No drama at all, boring games, too many sweeps.  The playoffs were so much better years ago.  It seems like the Suns, Mavs, Spurs and Lakers had some amazing 6 and 7 game series in the last decade, and in the 90s it was the same for the Pacers and Knicks, plus you had Jordan and the Bulls.  Remember the Lakers-Kings and Lakers-Blazers series?  True, the league gave the series to the Lakers back then but they were unbelievably dramatic games.  The Kings in 2002 were one of the best teams ever – the best passing team I’ve ever seen.  Back in the 78 series the Washington Bullets got by the Iceman and the Doctor, beating the Spurs and Sixers in 6 games each, then outlasted the Sonics in 7 games, winning the title on Seattle’s home floor.  The quality of play is much worse now.  We can only hope for a 7 game series between the Lakers and the Celtics.

Former Washington Bullet Kevin Grevey on the ’78 NBA title season, Kentucky, and the Wizards

May 13, 2010

Kevin Grevey of the Washington Bullets shoots over former Kentucky teammate Rick Robey of the Boston Celtics.

Before the Redskins won their first Super Bowl, and before Maryland and Georgetown won national championships in college basketball, the Washington Bullets gave D.C. its first championship in 36 years when they won the NBA title in 1978.

Before the blue and bronze of the Washington Wizards, there was the red, white, and blue of the Washington Bullets. Local musician Nils Lofgren wrote a hit song, “Bullets Fever,”  that was played over and over during the spring of 1978 on Washington radio stations. The name Bullets was synonymous with winning, as they made the playoffs 18 times in 20 seasons in the ’70s and ’80s.

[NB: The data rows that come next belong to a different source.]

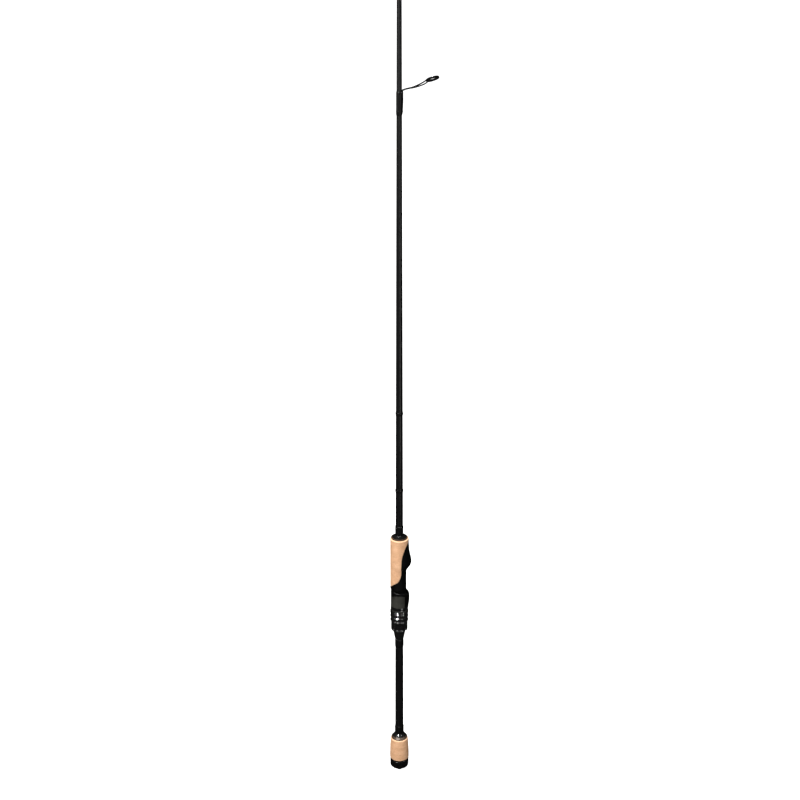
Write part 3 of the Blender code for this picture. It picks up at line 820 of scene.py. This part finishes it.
def by_length(points, count):
    """The points of a line, spaced evenly along it."""
    reach = [0.0]
    for a, b in zip(points, points[1:]):
        reach.append(reach[-1] + math.dist(a, b))
    lines = [list(zip(reach, part)) for part in zip(*points)]
    goals = evenly(0.0, reach[-1], count - 1)
    return [tuple(interpolate(line, goal) for line in lines) for goal in goals]


def make_seat_cork():
    """The cork half-shell: rows from its lower edge to the palm line and the front rim."""
    top = span("seat_cork_inlay")[1]
    inner = INLAY_FLOOR + 0.1
    arc = PALM_RADIUS
    edge = [(angle * arc, level) for angle, level in edge_on_seat()]
    count = 150
    near = by_length(edge, count)
    corner = (math.pi * arc, top)
    seam = top - near[0][1]
    on_seam = round(count * seam / (seam + corner[0]))
    far = by_length([near[0], corner], on_seam)
    far += by_length([corner, (0.0, top)], count - on_seam + 1)[1:]
    nearest = kdtree.KDTree(len(near) * 4)
    for i, point in enumerate(by_length(edge, len(near) * 4)):
        nearest.insert((*point, 0.0), i)
    nearest.balance()

    shares = [0.0, 0.006, 0.014, 0.025, 0.04, 0.06, 0.085, 0.12, 0.17, 0.23, 0.3]
    shares += [0.38, 0.46, 0.54, 0.62, 0.70, 0.77, 0.83, 0.88, 0.92, 0.95, 0.97, 0.985, 1.0]
    net = bmesh.new()
    # strength of the painted highlight along the cork's edge and front rim
    highlight_layer = net.verts.layers.float.new(RIM_HIGHLIGHT_ATTRIBUTE)
    for side in (-1.0, 1.0):
        outer_rows = []
        inner_rows = []
        for start, end in zip(near, far):
            outer_row = []
            inner_row = []
            for share in shares:
                along = start[0] + (end[0] - start[0]) * share
                level = start[1] + (end[1] - start[1]) * share
                angle = along / arc
                gap = nearest.find((along, level, 0.0))[2]
                ahead = top - level
                drop = CORK_RIM_DROP * rounding(1.0 - gap / CORK_RIM)
                drop += CORK_FRONT_DROP * rounding(1.0 - ahead / CORK_FRONT)
                radius = seat_radius(angle, level) - drop
                outer_row.append(net.verts.new(polar(radius, side * angle, level)))
                outer_row[-1][highlight_layer] = highlight_strength(min(gap, ahead))
                inner_row.append(net.verts.new(polar(inner, side * angle, level)))
            outer_rows.append(outer_row)
            inner_rows.append(inner_row)
        for rows in (outer_rows, inner_rows):
            for a, b in zip(rows, rows[1:]):
                for j in range(len(shares) - 1):
                    net.faces.new((a[j], a[j + 1], b[j + 1], b[j]))
        for i in range(count - 1):
            a, b, c, d = outer_rows[i], outer_rows[i + 1], inner_rows[i + 1], inner_rows[i]
            net.faces.new((a[0], b[0], c[0], d[0]))
            if min(far[i][1], far[i + 1][1]) >= top - 1e-6:
                net.faces.new((a[-1], b[-1], c[-1], d[-1]))
    bmesh.ops.remove_doubles(net, verts=net.verts, dist=0.002)
    bmesh.ops.dissolve_degenerate(net, edges=net.edges, dist=0.001)
    cork = add_piece("seat_cork", net, 60.0)
    finish_piece(cork, CORK, "seat_cork_inlay")


# ---- Sliding hood and nut ----

def bead_height(above):
    """Share of a bead's height: it rises steeply from below and slopes back above its crest."""
    if above < 0.0:
        return math.sqrt(max(0.0, 1.0 - (above / 0.5) ** 2))
    return max(0.0, 1.0 - 0.6 * above - 0.18 * above * above)


def hood_outline(share, steps, low, high):
    """The hood's outline at a share of its height; its mouth is lower on the reel's side."""
    profile = ((0.0, 0.0), (0.35, 0.75), (0.55, 1.0), (0.8, 1.0), (0.92, 0.75), (1.0, 0.3))
    points = []
    for angle in angles(steps):
        toward_reel = 0.5 * (1.0 + math.cos(angle))
        mouth = high - 3.0 * toward_reel
        bulge = interpolate(profile, share) * toward_reel ** HOOD_SHARPNESS
        radius = HOOD_RADIUS + bulge * (HOOD_LIP_RADIUS - HOOD_RADIUS)
        if share > HOOD_LIP_START:
            radius -= 0.5 * ((share - HOOD_LIP_START) / (1.0 - HOOD_LIP_START)) ** 2
        level = low + share * (mouth - low)
        if level < COLLAR_BOTTOM:
            radius += HOOD_BEAD_RISE * max(bead_height(level - bead) for bead in HOOD_BEADS)
        points.append(polar(radius, angle, level))
    return points


def collar_sections(gap, outer, inner):
    """Sections of the collar round the hood, open on the reel side and grown by a gap."""
    start = COLLAR_HALF_OPENING - gap / 10.0  # radians, at a radius of about 10 mm
    low = COLLAR_BOTTOM - gap
    sections = []
    for angle in evenly(start, TURN - start, 120):
        top = COLLAR_TOP + COLLAR_WAVE * math.sin(angle) ** 2 + gap
        sections.append([
            polar(outer, angle, low), polar(outer, angle, top),
            polar(inner, angle, top), polar(inner, angle, low),
        ])
    return sections


def make_hood():
    steps = 96
    low, high = span("moving_hood")
    band = (COLLAR_BOTTOM - low) / (high - low)
    shares = evenly(0.0, band, 30)[:-1] + evenly(band, HOOD_LIP_START, 26)[:-1]
    shares += [0.975, 0.985, 0.995, 1.0]
    rings = [hood_outline(share, steps, low, high) for share in shares]
    mouth = [polar(HOOD_BORE, math.atan2(p.y, p.x), p.z) for p in rings[-1]]
    rings += [mouth, round_ring(HOOD_BORE, low, steps)]
    hood = lofted("sliding_hood", rings, bored=True)
    floor = FOOT_FLAT_X - 1.0
    above = high + 6.0
    roof = [
        (floor, POCKET_START), (HOOD_ROOF_X - 0.9, POCKET_START), (HOOD_ROOF_X, above),
        (floor, above),
    ]
    boolean(hood, prism_across("hood_pocket", roof, 4.8), "DIFFERENCE")
    recess = collar_sections(0.08, 14.0, HOOD_RADIUS - 0.5)
    boolean(hood, lofted("collar_recess", recess), "DIFFERENCE")
    shade(hood.data, 32.0)
    finish_piece(hood, NYLON, "moving_hood", "hood")
    second_surface(hood, POLISHED_NYLON, lambda centre: centre.z < (COLLAR_BOTTOM - 0.1) * MM)


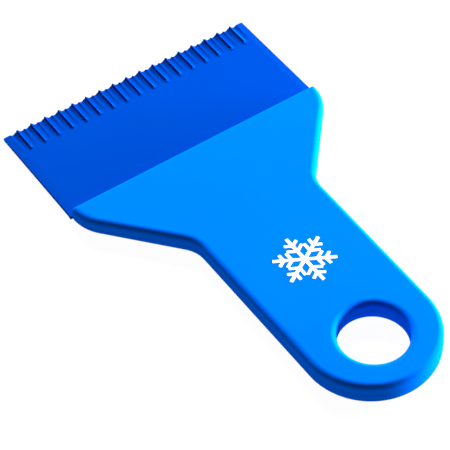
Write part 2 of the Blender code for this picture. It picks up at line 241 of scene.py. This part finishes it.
def top_plane(y):
    """Height of the handle's flat top, which rises towards the ring."""
    return FRONT_HEIGHT + (TAIL_HEIGHT - FRONT_HEIGHT) * (LEAD_Y - y) / HANDLE_LENGTH


def parting_plane(y):
    return PARTING_FRONT + (PARTING_TAIL - PARTING_FRONT) * (LEAD_Y - y) / HANDLE_LENGTH


# Mesh helpers ---------------------------------------------------------------------------

def add_ring(bm, outline, height):
    return [bm.verts.new((x, y, height(y))) for x, y in outline]


def add_strip(bm, rings):
    """Quads between neighbouring closed rings."""
    for lower, upper in zip(rings, rings[1:]):
        for i in range(len(lower)):
            j = (i + 1) % len(lower)
            bm.faces.new((lower[i], lower[j], upper[j], upper[i]))


def add_plate(bm, outer, inner):
    """Flat face between an outer ring and a hole's ring."""
    edges = []
    for ring in (outer, inner):
        for i in range(len(ring)):
            a, b = ring[i], ring[(i + 1) % len(ring)]
            edges.append(bm.edges.get((a, b)) or bm.edges.new((a, b)))
    bmesh.ops.triangle_fill(bm, use_beauty=True, edges=edges)


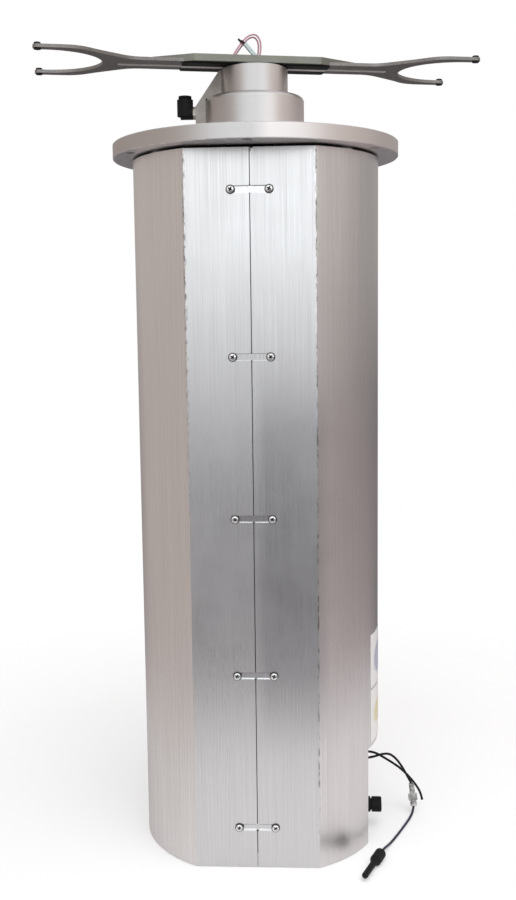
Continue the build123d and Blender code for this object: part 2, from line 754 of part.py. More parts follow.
def home_flag():
    outer = -SPINE_HALF + 2.7
    foot = block(outer, -PLATE_HALF, PLATE_FRONT + 1, PLATE_BACK - 2, PLATE_FOOT + 2, PLATE_FOOT + 16)
    return foot + block(outer, outer + 1, PLATE_BACK - 2, SPINE_FRONT - 6, PLATE_FOOT + 2, PLATE_FOOT + 16)


def ball_nut():
    nut = rod(0, SCREW_Y, COLUMN_Z, COLUMN_Z + NUT_L, NUT_R)
    nut += block(-NUT_R - 4, NUT_R + 4, SCREW_Y - NUT_R, SCREW_Y + NUT_R, COLUMN_Z, COLUMN_Z + 6)
    return nut - rod(0, SCREW_Y, COLUMN_Z - 1, COLUMN_Z + NUT_L + 1, BALL_SCREW_R + RUN_FIT)


def column():
    """Lift tube with its foot flange, which is flattened where the carriage plate stands."""
    top = COLUMN_Z + COLUMN_FLANGE_T
    tube = rod(0, 0, COLUMN_Z, HEAD_Z + COLUMN_SPIGOT, COLUMN_R)
    flange = rod(0, 0, COLUMN_Z, top, COLUMN_FLANGE_R)
    tube += flange - block(-SHELF_HALF, SHELF_HALF, PLATE_FRONT - 1, PLATE_BACK, COLUMN_Z - 1, top + 1)
    tube -= rod(0, 0, COLUMN_Z - 1, HEAD_Z + COLUMN_SPIGOT + 1, COLUMN_R - COLUMN_WALL)
    for x, y in column_screw_points():
        tube -= rod(x, y, COLUMN_Z - 1, top + 1, PAN_SHANK_R + SEAT_FIT)
    return tube


def column_screws():
    screws = []
    for x, y in column_screw_points():
        top = COLUMN_Z + COLUMN_FLANGE_T
        head = rod(x, y, top, top + COLUMN_SCREW_HEAD, COLUMN_SCREW_HEAD)
        screws.append(head + rod(x, y, COLUMN_Z - 9, top, PAN_SHANK_R))
    return screws


def theta_motor():
    """Turning motor under the shelf, with its encoder below it as one bought unit."""
    half = MOTOR_SIDE / 2
    foot = SHELF_Z - THETA_MOTOR_L
    motor = block(-half, half, -half, half, foot, SHELF_Z)
    motor = chamfer(motor.edges().filter_by(Axis.Z), MOTOR_CORNER)
    motor += rod(0, 0, foot - THETA_ENCODER_L, foot, half - 6)
    return motor - rod(0, 0, SHELF_Z - 18, SHELF_Z + 1, MOTOR_SHAFT_R + RUN_FIT)


def head_base():
    """Lower, wider tier of the head, bored for the column below and the top bearing above."""
    tier = rod(0, 0, HEAD_Z, HEAD_TOP, HEAD_R)
    tier = fillet(tier.edges().filter_by(GeomType.CIRCLE).sort_by(Axis.Z)[-1], HEAD_EDGE_R)
    tier -= rod(0, 0, HEAD_Z - 1, HEAD_Z + COLUMN_SPIGOT, COLUMN_R + SEAT_FIT)
    tier -= rod(0, 0, HEAD_Z, HEAD_TOP + 1, SHAFT_R + 2)
    tier -= rod(0, 0, HEAD_TOP - CAP_SPIGOT - BEARING_T, HEAD_TOP + 1, BEARING_SEAT_R + SEAT_FIT)
    tier -= rod(0, 0, HEAD_TOP - CAP_SPIGOT, HEAD_TOP + 1, BEARING_SEAT_R + SPIGOT_STEP)
    return tier - rod_x(0, STUD_Z, -HEAD_R - 1, -BEARING_SEAT_R - 6, AIR_R)


def head_cap():
    """Upper, narrower tier that closes the bearing and guards the spindle's hub."""
    cap = rod(0, 0, HEAD_TOP, CAP_TOP, CAP_R)
    cap = chamfer(cap.edges().filter_by(GeomType.CIRCLE).sort_by(Axis.Z)[-1], CAP_EDGE)
    cap = chamfer(cap.edges().filter_by(GeomType.CIRCLE).sort_by(Axis.Z)[0], CAP_FOOT_EDGE)
    cap += rod(0, 0, HEAD_TOP - CAP_SPIGOT + SEAT_FIT, HEAD_TOP, BEARING_SEAT_R + SPIGOT_STEP - SEAT_FIT)
    cap -= rod(0, 0, HEAD_TOP - CAP_SPIGOT - 1, CAP_TOP + 1, SHAFT_R + 1)
    return cap - rod(0, 0, CAP_TOP - HUB_T, CAP_TOP + 1, HUB_R + 0.6)


def gusset():
    """Sloping rib on the head's side with the air passage for the elbow."""
    foot = HEAD_Z
    knee = HEAD_Z + GUSSET_KNEE
    top = CAP_TOP - 1
    corners = [(0, foot), (GUSSET_X, foot), (GUSSET_X, knee), (-GUSSET_TOP_X, top), (0, top)]
    rib = extrude(Plane.XZ * Polygon(*corners, align=None), GUSSET_T / 2, both=True)
    rib -= rod(0, 0, HEAD_TOP - HEAD_EDGE_R - 1, top + 1, CAP_R + SEAT_FIT)
    rib -= rod(0, 0, foot - 1, HEAD_TOP, HEAD_R + SEAT_FIT)
    return rib - rod_x(0, STUD_Z, GUSSET_X - 1, 0, STUD_R + SEAT_FIT)


def fitting_stud():
    """Threaded stud with its hexagon and the neck that the elbow turns on."""
    hexagon = Plane(origin=(GUSSET_X, 0, STUD_Z), x_dir=(0, 0, 1), z_dir=(-1, 0, 0))
    nut = extrude(hexagon * RegularPolygon(STUD_HEX / 2, 6, major_radius=False), 2.6)
    stud = nut + rod_x(0, STUD_Z, GUSSET_X, -HEAD_R - 1, STUD_R)
    stud += rod_x(0, STUD_Z, -ELBOW_X - 3, GUSSET_X, NECK_R)
    return stud - rod_x(0, STUD_Z, -ELBOW_X - 4, 0, AIR_R)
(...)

For the rest of my article on Examiner.com, click here for Part 1 and here for Part 2.

Lakers-Celtics Rivalry

December 4, 2008

The L.A. Lakers-Boston Celtics matchup in the 2008 NBA Finals reminded us of the great Lakers-Celtics rivalry of the 1980s.  The games in the 1980s were spectacular and those teams made the NBA more popular than ever.  But the media seem to forget that the Lakers and Philadelphia 76ers also had a great rivalry in the 1980s.  In fact, the Lakers and Sixers played each other in the NBA finals the same number of times (three) that the Lakers and Celtics played each other in the finals.  It just seems like the Lakers and Celtics played each other more often, because the Lakers won five championships in the 80s, the Celtics won three, and the Sixers had one. 

 

Speaking of the Celtics, hearing about Kevin Garnett, Paul Pierce, and Ray Allen being called the “Big Three” and being compared with the “Big Three” of the Celtics in the 1980s also gets tiresome.  Not because the current Celtics stars don’t stack up – they do, talent-wise (whether they could beat the 80s Celtics is debatable).  But the Celtics of the 1980s were more than just the Big Three of Bird, Kevin McHale, and Robert Parish.  As much as I rooted against them (and I hated them like I hated the Dallas Cowboys, New York Yankees, UNC basketball and Duke basketball), I have to admit that they had other players who were equally as important as Parish.  Dennis Johnson and Danny Ainge were just as important as Parish, especially since the Celtics already had great front court players in Bird and McHale.  (Slam Magazine agrees that Parish wasn’t so much better than Dennis Johnson – on its top 75 NBA players of all time as of 2003, Johnson comes in at 63 whereas Parish was 56th).

 

Back to the Lakers.  The teams of Kobe Bryant and Shaquille O’Neil, who won three consecutive championships from 2000 to 2002, were nowhere near as good as the Lakers of the 1980s.  In 2002, the Sacramento Kings were a better team than the Kobe-Shaq Lakers, but the referees called the infamous Game 6 of the Western Conference finals overwhelmingly in favor of L.A., awarding the Lakers 27 free throw attempts in the fourth quarter to the Kings nine.  Most fans know that something wasn’t right in that game. 

 

But less memorable was the fact that two years earlier, the Lakers beat the Portland Trail Blazers in game 7 of the Western Conference Finals after being down by 15.  Of course, the Lakers played great and the Blazers choked.  However, at the same time there were a whole lot of bad calls made against the Blazers, probably because the NBA wanted the more glamorous, big market Lakers to advance.  The Lakers were granted 37 free throws in that game while the Blazers got 16.  You can only argue so much that the team that penetrates more gets more favorable calls because the 37-16 disparity was too great. 

 

Back to the point, though, that not only were two of Shaq and Kobe’s championships possibly tainted, but they simply wouldn’t have stacked up against Magic, Kareem, James Worthy, Michael Cooper, Byron Scott and A.C. Green.  Finally, the teams the Kobe-Shaq Lakers beat – the New Jersey Nets, 76ers, and Indiana Pacers were not teams for the ages, and in 2004 they lost to the good but not great Detroit Pistons.  Meanwhile, in the 80s, the Lakers beat Dr. J’s Sixers twice, Bird’s Celtics twice, and Isaiah Thomas’ Pistons once.